Here is the formula:

=CONVERT(A2,"hr","sec")
Google Sheets formula CONVERT(A2, "hr", "sec") in B2 converts hours to seconds.

CONVERT multiplies by 3600 internally, so 1 hour becomes 3600 seconds, 2.5 hours becomes 9000, a quarter hour becomes 900, a normal workday of 8 hours becomes 28800, and a full day of 24 hours becomes 86400.

No ROUND needed here because the multiplication lands on whole numbers for every input. Times tend to behave nicely that way.

Example 5: Meters to Feet for Room Dimensions

One more length conversion, this time for room measurements.

Below is the dataset. Column A has five room measurements in meters.

I want each measurement in feet, rounded to two decimals.

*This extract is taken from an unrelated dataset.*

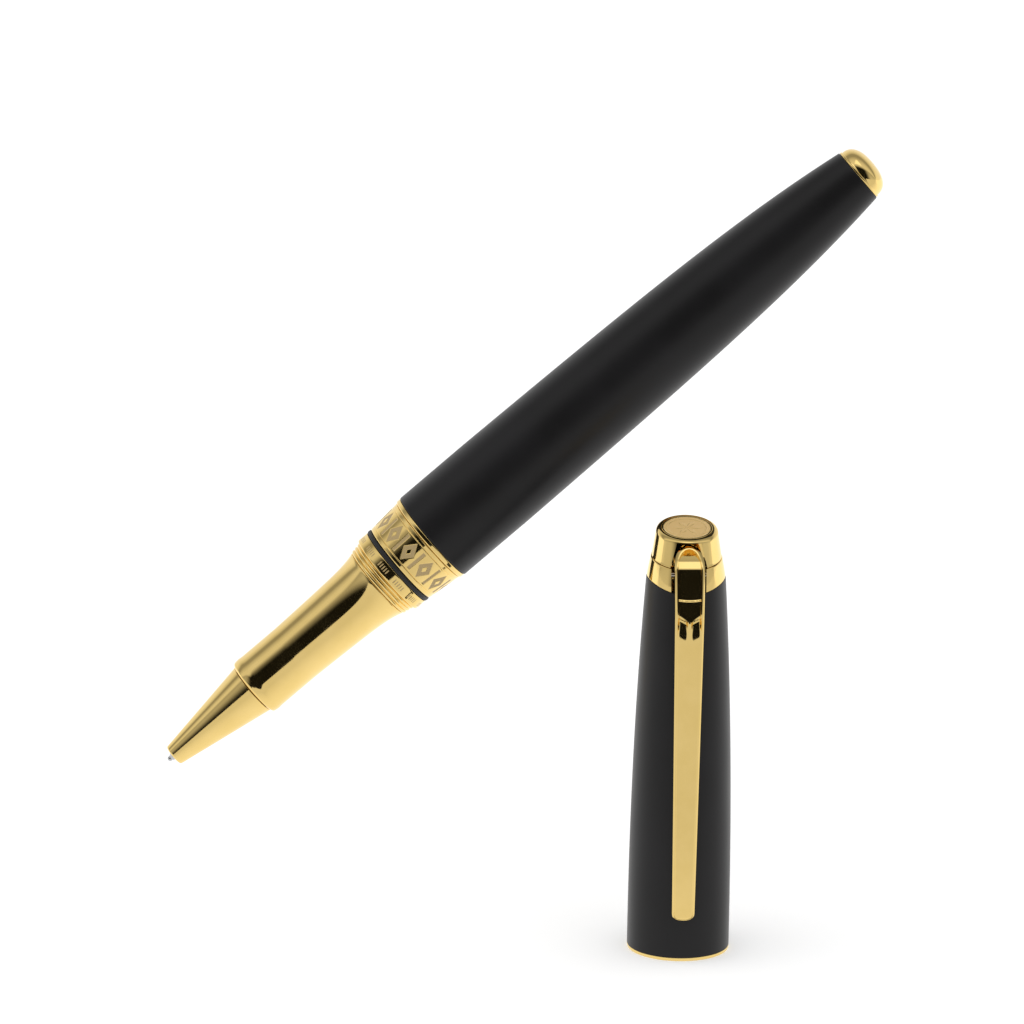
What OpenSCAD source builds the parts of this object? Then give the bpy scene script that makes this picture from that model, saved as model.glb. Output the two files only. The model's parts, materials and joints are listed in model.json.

Sheets table with meter lengths (3 to 20) and an empty column for feet conversion.

Here is the formula:

=ROUND(CONVERT(A2,"m","ft"), 2)
Sheets converting meters to feet with `ROUND(CONVERT(A2, "m", "ft"), 2)` in B2.

The unit codes here are m for meters and ft for feet, both lowercase. So 3 m becomes 9.84 ft, 4.5 m becomes 14.76 ft, 10 m becomes 32.81 ft, 12.5 m becomes 41.01 ft, and 20 m becomes 65.62 ft.

The pattern across all five examples is the same. Pick the right unit codes, wrap in ROUND if the answer comes out messy, and CONVERT handles the rest.

Tips & Common Mistakes

  • Unit codes must be in quotes. Both the start and end unit codes are strings, so "km" works but km (no quotes) does not. Sheets reads the bare km as a name reference and returns #NAME?.
  • Units must come from the same category. CONVERT will not let you go from meters to seconds because length and time aren’t compatible. Mixing categories returns #N/A. Stick to within a category like distance, weight, time, temperature, or energy.
  • Lowercase m and uppercase M are different. "m" is meters but "M" is the mega prefix. The same goes for "g" (grams) versus "G" (giga). When in doubt, check the Google Sheets help page for the exact code.

CONVERT is the quickest way to switch numbers between units without writing the conversion factor yourself.

You’ve now seen it on distance, weight, temperature, time, and length. Match the unit codes for your category and CONVERT handles the math, no lookup table needed.